| TASK STATEMENT |
Write out, unchanged, the lines from the one holding "attach(piece, body)" to the close of the listing. Both the first and last lines belong in it.

| RECORDED DATA |
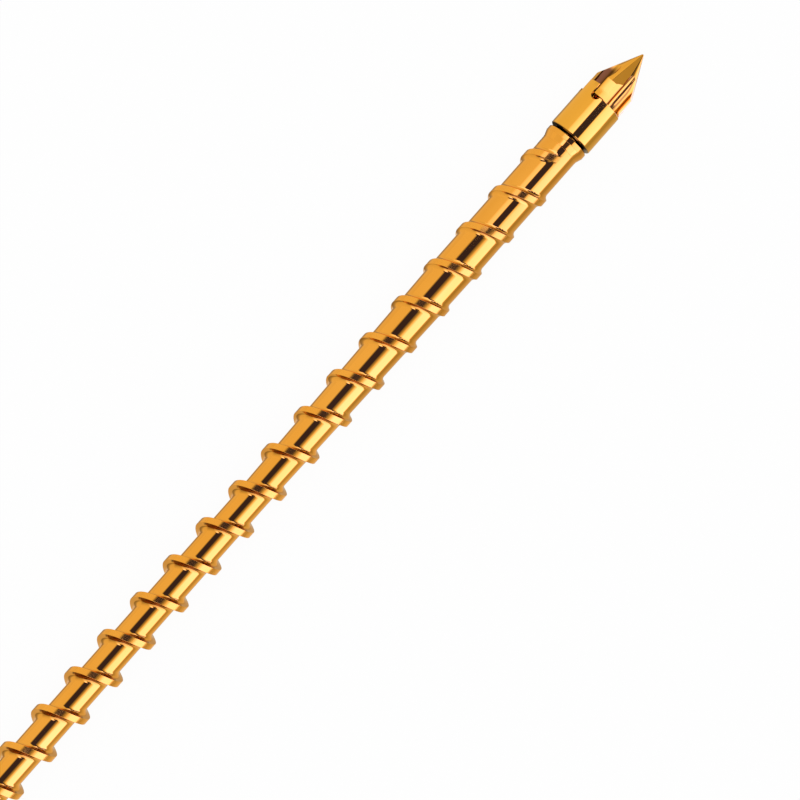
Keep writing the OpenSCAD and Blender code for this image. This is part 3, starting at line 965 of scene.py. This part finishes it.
def make_floor():
    """A white floor just under the screw, which shows almost white with a faint shadow."""
    material = bpy.data.materials.new("floor")
    material.use_nodes = True
    nodes, links = material.node_tree.nodes, material.node_tree.links
    nodes.clear()
    paint = nodes.new("ShaderNodeBsdfDiffuse")
    paint.inputs["Color"].default_value = (0.95, 0.95, 0.95, 1)
    glow = nodes.new("ShaderNodeEmission")
    glow.inputs["Strength"].default_value = 1.0
    mix = nodes.new("ShaderNodeMixShader")
    out = nodes.new("ShaderNodeOutputMaterial")
    links.new(seen_plain(nodes, links, FLOOR_WHITE), mix.inputs["Fac"])
    links.new(paint.outputs[0], mix.inputs[1])
    links.new(glow.outputs[0], mix.inputs[2])
    links.new(mix.outputs[0], out.inputs["Surface"])
    mesh = bpy.data.meshes.new("floor")
    corners = ((-1, -1), (1, -1), (1, 1), (-1, 1))
    mesh.from_pydata([(FLOOR_REACH * x, FLOOR_REACH * y, FLOOR_Z) for x, y in corners], [],
                     [(0, 1, 2, 3)])
    mesh.materials.append(material)
    floor = bpy.data.objects.new("floor", mesh)
    bpy.context.scene.collection.objects.link(floor)


def make_studio():
    """White floor, even white room, and the cards that the polished metal reflects."""
    bpy.context.scene.view_settings.view_transform = "Standard"
    make_room()
    make_floor()
    glow = glow_material()
    for name, rims, stops in CARDS:
        card(name, glow, rims, stops)
    for span, stops in FLOOR_CARDS:
        floor_card(glow, span, stops)


def make_camera():
    """A long lens far above the screw, looking a little towards the tip."""
    tilt = math.radians(7.4)
    distance = 6
    aim = Vector((0.6399, -0.0379, 0))
    along = Vector((math.cos(tilt), 0, math.sin(tilt)))
    back = Vector((-math.sin(tilt), 0, math.cos(tilt)))
    side = Vector((0, 1, 0))
    lean = math.radians(48.62)
    up = along * math.sin(lean) + side * math.cos(lean)
    right = along * math.cos(lean) - side * math.sin(lean)
    data = bpy.data.cameras.new("camera")
    data.sensor_width = 36
    data.lens = 54.78 * distance
    data.clip_start, data.clip_end = 1, 100
    camera = bpy.data.objects.new("camera", data)
    bpy.context.scene.collection.objects.link(camera)
    turn = Matrix((right, up, back)).transposed().to_4x4()
    camera.matrix_world = Matrix.Translation(aim + back * distance) @ turn
    bpy.context.scene.camera = camera


# --- Everything together ----------------------------------------------------------------------
for make, node, body, slot, seed, yellow in (
        (make_screw, "screw", "screw_body", "screw_steel", 0.0, 1.0),
        (make_seat_ring, "seat_ring", "screw_body", "seat_steel", 3.1, 1.0),
        (make_check_ring, "check_ring", "ring_body", "ring_steel", 7.3, 1.09),
        (make_tip, "screw_tip", "screw_body", "tip_steel", 11.9, 1.06)):
    piece = make()
    piece.data.materials.append(polished_steel(slot, seed, yellow))
    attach(piece, body)
    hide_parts(node)

make_studio()
make_camera()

| EXPECTED OUTPUT |
    attach(piece, body)
    hide_parts(node)

make_studio()
make_camera()